Sin a sin (ἁμαρτάνοντα ἁμαρτίαν)

Lit., as Rev., sinning a sin. There is no exact parallel to the phrase in the New Testament. Compare the promise which He promised, 1Jo 2:25.

Not unto death (μὴ πρὸς θάνατον)

Describing the nature of the sin. The preposition unto, signifies tendency toward, not necessarily involving death. See on 1Jo 5:17.

He shall ask (αἰτήσει)

In prayer. The future tense expresses not merely permission (it shall be permitted him to ask), but the certainty that, as a Christian brother, he will ask. An injunction to that effect is implied.

He shall give

He may refer either to God or to the petitioner, as being the means of bestowing life through his intercession, as in Jam 5:20. The former explanation is the more natural. So Rev.

Him (αὐτῷ)

The brother for whom intercession is made.
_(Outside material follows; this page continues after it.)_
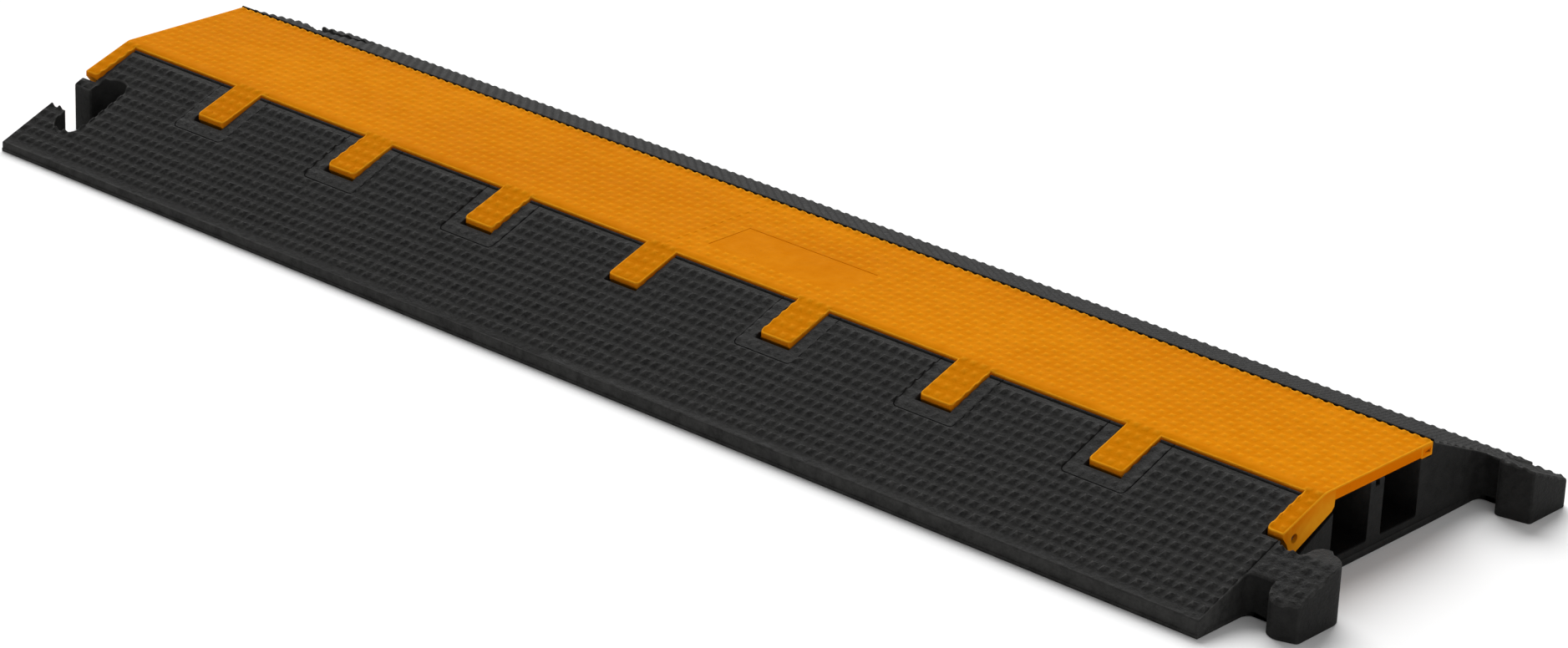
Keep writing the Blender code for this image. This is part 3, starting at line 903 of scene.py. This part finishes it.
class Nodes:
    """A short way to write a Principled material's nodes."""

    def __init__(self, name):
        self.material = bpy.data.materials.new(name)
        self.material.use_nodes = True
        self.tree = self.material.node_tree
        self.shader = self.tree.nodes["Principled BSDF"]
        self.place = self.tree.nodes.new("ShaderNodeTexCoord").outputs["Object"]

    def link(self, out, into):
        self.tree.links.new(out, into)

    def noise(self, scale, detail, roughness, stretch=None):
        node = self.tree.nodes.new("ShaderNodeTexNoise")
        node.inputs["Scale"].default_value = scale
        node.inputs["Detail"].default_value = detail
        node.inputs["Roughness"].default_value = roughness
        place = self.place
        if stretch:
            mapping = self.tree.nodes.new("ShaderNodeMapping")
            mapping.inputs["Scale"].default_value = stretch
            self.link(place, mapping.inputs["Vector"])
            place = mapping.outputs["Vector"]
        self.link(place, node.inputs["Vector"])
        return node.outputs["Fac"]

    def attribute(self, name):
        node = self.tree.nodes.new("ShaderNodeAttribute")
        node.attribute_name = name
        return node.outputs["Fac"]

    def along(self, low, high):
        """0 before the first x and 1 past the second, in metres."""
        node = self.tree.nodes.new("ShaderNodeSeparateXYZ")
        self.link(self.place, node.inputs["Vector"])
        return self.ramp(node.outputs["X"], low, high)

    def level(self, low, high):
        """0 on upright faces and 1 on level ones, by how far their normal points up or down."""
        node = self.tree.nodes.new("ShaderNodeSeparateXYZ")
        coordinates = self.tree.nodes.new("ShaderNodeTexCoord")
        self.link(coordinates.outputs["Normal"], node.inputs["Vector"])
        return self.ramp(self.math("ABSOLUTE", node.outputs["Z"], 0.0), low, high)

    def edges(self):
        """Over 0.5 on outer edges."""
        return self.tree.nodes.new("ShaderNodeNewGeometry").outputs["Pointiness"]

    def ramp(self, value, low, high, to_low=0.0, to_high=1.0):
        """Maps low..high on to to_low..to_high, held at both ends."""
        node = self.tree.nodes.new("ShaderNodeMapRange")
        numbers = {"From Min": low, "From Max": high, "To Min": to_low, "To Max": to_high}
        for name, number in numbers.items():
            node.inputs[name].default_value = number
        self.link(value, node.inputs["Value"])
        return node.outputs["Result"]

    def math(self, operation, first, second):
        node = self.tree.nodes.new("ShaderNodeMath")
        node.operation = operation
        for value, socket in zip((first, second), node.inputs):
            if isinstance(value, float):
                socket.default_value = value
            else:
                self.link(value, socket)
        return node.outputs["Value"]

    def mix(self, share, first, second):
        node = self.tree.nodes.new("ShaderNodeMix")
        node.data_type = "RGBA"
        sockets = {"Factor": share, "A": first, "B": second}
        for name, value in sockets.items():
            kind = "VALUE" if name == "Factor" else "RGBA"
            socket = next(i for i in node.inputs if i.name == name and i.type == kind)
            if isinstance(value, float):
                socket.default_value = value
            elif isinstance(value, tuple):
                socket.default_value = (*value, 1.0)
            else:
                self.link(value, socket)
        return next(o for o in node.outputs if o.type == "RGBA")

    def bump(self, height, distance, strength=1.0, under=None):
        node = self.tree.nodes.new("ShaderNodeBump")
        node.inputs["Strength"].default_value = strength
        node.inputs["Distance"].default_value = distance
        self.link(height, node.inputs["Height"])
        if under is not None:
            self.link(under, node.inputs["Normal"])
        return node.outputs["Normal"]


def rubber():
    """Matt black rubber, mottled, with painted light and shade: the tread's valleys and stud tips lighter,
    grooves, channels and slots nearly black, and edges lighter, partly rubbed wear and partly painted
    highlight.
    """
    n = Nodes("black_rubber")
    mottle = n.ramp(n.noise(140, 6, 0.65), 0.32, 0.68)
    cloud = n.ramp(n.noise(9, 3, 0.5), 0.35, 0.65)
    relief = n.attribute("relief")
    colour = n.mix(mottle, (0.0036, 0.0036, 0.0037), (0.0105, 0.0103, 0.0100))
    colour = n.mix(n.ramp(cloud, 0.0, 1.0, 0.0, 0.3), colour, (0.016, 0.0158, 0.0154))
    # Painted light and shade on the tread: the valleys, and more faintly the stud tips, are painted lighter
    # than the studs' dark flanks.
    painted_valley_light = n.math("MULTIPLY", n.ramp(relief, 0.02, 0.35, 0.8, 0.0), n.ramp(mottle, 0.0, 1.0, 0.5, 1.0))
    colour = n.mix(painted_valley_light, colour, (0.0305, 0.0301, 0.0290))
    colour = n.mix(n.ramp(relief, 0.8, 1.0, 0.0, 0.6), colour, (0.024, 0.0237, 0.0230))
    # Edges painted lighter: partly rubbed wear, partly painted highlight.
    rubbed_and_highlit = n.math("MAXIMUM", n.ramp(n.edges(), 0.51, 0.57), n.attribute("wear_and_highlight"))
    rubbed_and_highlit = n.math("MULTIPLY", rubbed_and_highlit, n.ramp(mottle, 0.1, 0.9, 0.25, 0.8))
    colour = n.mix(rubbed_and_highlit, colour, (0.060, 0.0592, 0.0570))
    speck = n.ramp(n.noise(900, 2, 0.5), 0.72, 0.8, 0.0, 0.5)
    colour = n.mix(speck, colour, (0.05, 0.0488, 0.0465))
    # Painted shade: grooves, channels, slots and the strip behind the lid's far edge are painted nearly
    # black.
    colour = n.mix(n.ramp(relief, DARK_RELIEF, 0.0, 0.9, 0.0), colour, (0.0022, 0.0022, 0.0022))
    n.link(colour, n.shader.inputs["Base Color"])
    n.link(n.ramp(mottle, 0.0, 1.0, 0.62, 0.82), n.shader.inputs["Roughness"])
    n.shader.inputs["IOR"].default_value = 1.17
    lug_grain = n.ramp(n.along(*LUG_GRAIN), 0.0, 1.0, 1.0, 1.7)
    coarse = n.math("MULTIPLY", n.noise(230, 5, 0.65), lug_grain)
    grain = n.bump(n.noise(1300, 4, 0.6), 0.0002, 1.0)
    n.link(n.bump(coarse, 0.0011, 1.0, grain), n.shader.inputs["Normal"])
    return n.material


def orange_plastic():
    """Satin orange plastic: faint flow marks and scuffs, edges painted brighter (partly rubbed wear, partly
    painted highlight), and upright faces painted a redder orange as painted shade.
    """
    n = Nodes("orange_plastic")
    flow = n.ramp(n.noise(7, 4, 0.55, (1.0, 2.2, 1.0)), 0.35, 0.65)
    mottle = n.ramp(n.noise(90, 5, 0.6), 0.3, 0.7)
    colour = n.mix(flow, (0.57, 0.176, 0.0002), (0.64, 0.212, 0.0004))
    colour = n.mix(n.ramp(mottle, 0.0, 1.0, 0.0, 0.4), colour, (0.50, 0.132, 0.0002))
    # Painted shade: upright faces are painted a deeper, redder orange than level ones.
    colour = n.mix(n.ramp(n.level(0.3, 0.85), 0.0, 1.0, 0.7, 0.0), colour, (0.80, 0.165, 0.0002))
    # Edges painted brighter: partly rubbed wear, partly painted highlight.
    rubbed_and_highlit = n.math("MAXIMUM", n.ramp(n.edges(), 0.51, 0.58), n.attribute("wear_and_highlight"))
    rubbed_and_highlit = n.math("MULTIPLY", rubbed_and_highlit, n.ramp(mottle, 0.0, 1.0, 0.45, 0.9))
    colour = n.mix(rubbed_and_highlit, colour, (0.84, 0.36, 0.015))
    patches = n.ramp(n.noise(16, 2, 0.5), 0.48, 0.62, 0.0, 0.6)
    scuff = n.math("MULTIPLY", n.ramp(n.noise(420, 3, 0.6), 0.66, 0.74), patches)
    colour = n.mix(scuff, colour, (0.36, 0.09, 0.0005))
    n.link(colour, n.shader.inputs["Base Color"])
    n.link(n.ramp(mottle, 0.0, 1.0, 0.40, 0.56), n.shader.inputs["Roughness"])
    n.shader.inputs["IOR"].default_value = 1.02
    peel = n.bump(n.noise(700, 3, 0.5), 0.00014, 0.7)
    n.link(n.bump(n.noise(120, 4, 0.5), 0.0008, 0.7, peel), n.shader.inputs["Normal"])
    return n.material


def drawn_steel():
    """Dull drawn steel, with fine lines along the rod and a few darker stains."""
    n = Nodes("drawn_steel")
    lines = n.noise(900, 4, 0.6, (0.02, 1.0, 1.0))
    stain = n.ramp(n.noise(45, 4, 0.6), 0.52, 0.7)
    colour = n.mix(n.ramp(lines, 0.3, 0.7), (0.09, 0.09, 0.095), (0.17, 0.17, 0.175))
    colour = n.mix(n.ramp(stain, 0.0, 1.0, 0.0, 0.6), colour, (0.10, 0.085, 0.07))
    n.link(colour, n.shader.inputs["Base Color"])
    n.shader.inputs["Metallic"].default_value = 0.6
    n.link(n.ramp(stain, 0.0, 1.0, 0.38, 0.6), n.shader.inputs["Roughness"])
    n.link(n.bump(lines, 0.0001, 0.5), n.shader.inputs["Normal"])
    return n.material


def pale_floor():
    """Near-white paper, very faintly uneven."""
    n = Nodes("pale_floor")
    colour = n.mix(n.ramp(n.noise(3, 3, 0.5), 0.3, 0.7), (0.91, 0.91, 0.91), (0.93, 0.93, 0.93))
    n.link(colour, n.shader.inputs["Base Color"])
    n.shader.inputs["Roughness"].default_value = 0.9
    n.shader.inputs["Specular IOR Level"].default_value = 0.1
    return n.material


base.data.materials.append(rubber())
lid.data.materials.append(orange_plastic())
steel = drawn_steel()
for slot in bpy.data.objects["hinge_rod"].material_slots:
    slot.material = steel

# ---- floor, light and camera ----

floor_mesh = bpy.data.meshes.new("floor")
corners = [(x * FLOOR_REACH, y * FLOOR_REACH, 0) for x, y in ((-1, -1), (1, -1), (1, 1), (-1, 1))]
floor_mesh.from_pydata(corners, [], [(0, 1, 2, 3)])
floor = bpy.data.objects.new("floor", floor_mesh)
bpy.context.scene.collection.objects.link(floor)
floor.location.z = cad_low.z - FLOOR_GAP
floor_mesh.materials.append(pale_floor())


def soft_sun(name, direction, strength, angle):
    """A wide, even light that comes from the direction."""
    data = bpy.data.lights.new(name, "SUN")
    data.energy = strength
    data.angle = math.radians(angle)
    light = bpy.data.objects.new(name, data)
    bpy.context.scene.collection.objects.link(light)
    light.rotation_mode = "QUATERNION"
    light.rotation_quaternion = Vector(direction).to_track_quat("Z", "Y")


soft_sun("key", (-0.55, 0.52, 0.65), 3.95, 48)
soft_sun("top", (0.05, 0.1, 1.0), 0.3, 110)
soft_sun("fill", (0.85, -0.35, 0.45), 0.5, 70)

world = bpy.data.worlds.new("studio")
world.use_nodes = True
world.node_tree.nodes["Background"].inputs["Color"].default_value = (1, 1, 1, 1)
world.node_tree.nodes["Background"].inputs["Strength"].default_value = 0.18
bpy.context.scene.world = world
bpy.context.scene.view_settings.view_transform = "Standard"

AZIMUTH, ELEVATION, ROLL = 41.027, 22.64, 2.512       # degrees
DISTANCE = 2.969
AIM = Vector((0.0535, 0.0019, 0.0))
LENS = 110.27
SENSOR = 36.0

camera_data = bpy.data.cameras.new("camera")
camera_data.sensor_width = SENSOR
camera_data.lens = LENS
camera = bpy.data.objects.new("camera", camera_data)
bpy.context.scene.collection.objects.link(camera)
a, e = math.radians(AZIMUTH), math.radians(ELEVATION)
back = Vector((math.sin(a) * math.cos(e), -math.cos(a) * math.cos(e), math.sin(e)))
camera.location = AIM + back * DISTANCE
camera.rotation_mode = "QUATERNION"
camera.rotation_quaternion = (-back).to_track_quat("-Z", "Y")
camera.rotation_quaternion = camera.rotation_quaternion @ Quaternion((0, 0, 1), math.radians(ROLL))
bpy.context.scene.camera = camera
For them that sin (τοῖς ἁμαρτὰνουσιν)

In apposition with αὐτῷ to him. God shall give life unto him (the erring brother), even unto them that sin. The plural generalizes the particular case described by ἁμαρτάνοντα ἁμαρτίαν sinning a sin.
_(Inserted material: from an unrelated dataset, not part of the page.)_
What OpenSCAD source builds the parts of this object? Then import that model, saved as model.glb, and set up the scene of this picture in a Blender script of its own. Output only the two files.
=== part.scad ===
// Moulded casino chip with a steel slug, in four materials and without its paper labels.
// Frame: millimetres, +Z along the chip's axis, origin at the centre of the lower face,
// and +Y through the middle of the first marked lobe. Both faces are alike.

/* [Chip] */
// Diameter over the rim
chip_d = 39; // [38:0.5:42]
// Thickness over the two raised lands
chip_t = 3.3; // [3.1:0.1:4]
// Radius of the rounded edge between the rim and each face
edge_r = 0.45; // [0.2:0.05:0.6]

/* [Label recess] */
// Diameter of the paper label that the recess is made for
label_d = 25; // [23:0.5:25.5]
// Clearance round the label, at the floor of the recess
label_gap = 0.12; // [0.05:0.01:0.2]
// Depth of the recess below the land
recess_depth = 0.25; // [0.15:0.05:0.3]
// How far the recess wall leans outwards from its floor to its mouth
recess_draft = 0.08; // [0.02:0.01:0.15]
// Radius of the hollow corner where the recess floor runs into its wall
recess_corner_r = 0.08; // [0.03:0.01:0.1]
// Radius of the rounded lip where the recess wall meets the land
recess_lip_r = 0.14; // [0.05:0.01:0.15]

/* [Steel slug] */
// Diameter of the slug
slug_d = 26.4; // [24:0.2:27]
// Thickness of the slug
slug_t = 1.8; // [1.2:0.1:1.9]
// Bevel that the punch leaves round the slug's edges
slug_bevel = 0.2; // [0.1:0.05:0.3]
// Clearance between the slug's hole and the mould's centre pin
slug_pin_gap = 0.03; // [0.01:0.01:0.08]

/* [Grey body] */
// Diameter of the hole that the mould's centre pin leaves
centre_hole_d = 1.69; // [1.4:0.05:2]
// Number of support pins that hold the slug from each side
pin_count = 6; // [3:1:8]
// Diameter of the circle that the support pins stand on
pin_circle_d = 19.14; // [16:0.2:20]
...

There is a sin (ἔστιν ἁμαρτία)

Rev., margin, better, sin. A sin would express a specific act as such. Sin describes the character of a class of acts.

Unto death

The difficulty of the passage lies in the explanation of these words. It is impossible to determine their exact meaning with certainty. Some of the many explanations are as follows: Such sin as God punishes with deadly sickness or sudden death. All those sins punished with excommunication (so the older Catholic theologians). An unrepented sin. Envy. A sinful state or condition. The sin by which the Christian falls back from Christian life into death. The anti-Christian denial that Jesus is the Christ.

The phrase λαβεῖν ἁμαρτίαν θανητοφόρον to incur a death-bearing sin (A. V., bear sin and die), occurs Num 18:22, Sept., and the distinction between sins unto death and sins not unto death is common in Rabbinic writings. However John's expression may have been suggested by these, it cannot be assumed that they determine the sense in which he uses it.

Life and death in the passage must correspond. Bodily death and spiritual life cannot be meant. The passage must be interpreted in the light of John's utterances elsewhere concerning life and death. In 1Jo 5:12, he says: He that hath the Son hath life, and he that hath not the Son of God hath not life. In 1Jo 3:14, 1Jo 3:15, he says that he that loveth not abideth in death: that he that hateth his brother is a manslayer, and that no manslayer hath eternal life abiding in him. These canons of interpretation point to the explanation, in which some of the best authorities agree, that the sin unto death does not refer to a specific act, but to a class or species of sins, the tendency of which is to cut the bond of fellowship with Christ. Hence the passage is in the key-note of fellowship which pervades the Epistle. Whatever breaks the fellowship between the soul and Christ, and, by consequence, between the individual and the body of believers, is unto death, for there is no life apart from Christ. It is indeed true that this tendency inheres in all sin. Sin is essentially death. But a distinction is to be made, as Canon Westcott observes, between sins which flow from human imperfection and infirmity, and sins which are open manifestations of a character alien from God. “All unrighteousness is sin, and there is a sin not unto death.” It must be carefully born in mind in the study of the passage, that John is speaking of sinful acts as revelations of character, and not simply in themselves. So Huther: “Such sinning as is characterized, not by the object with which it is connected, but by the disposition from which it proceeds.”

I do not say that he shall pray for it (οὐ περὶ ἐκείνης λέγω ἵνα ἐρωτήση)

Lit., not concerning this do I say that he should make request. So Rev. Prayer even for this sin unto death is not forbidden, but John says that he does not enjoin it. Note the sharp distinctness with which that terrible sin is thrown out by the pronoun of remote reference and its emphatic position in the sentence. Note also the words make request (ἐρωτήσῃ), and compare αἰτήσει he shall ask. On the distinction, see on Luk 11:9. Αἰτέω to ask, is used of the petition of an inferior, and is never used of Christ's own requests to God. Hence it is properly used here of the humble and affectionate petition of a Christian to God on behalf of a sinning brother. Ἑρωτάω is used of the request of an equal, or of one who asks on equal terms. Hence it may mark a request based upon fellowship with God through Christ, or it may hint at an element of presumption in a prayer for a sin unto death. Westcott cites a very early inscription in the Roman Catacombs as an illustration of the use of ἐρωτᾷν in the sense of Christian prayer for Christians: ἐρωτᾶ ὑπὲρ ἡμῶν pray for us.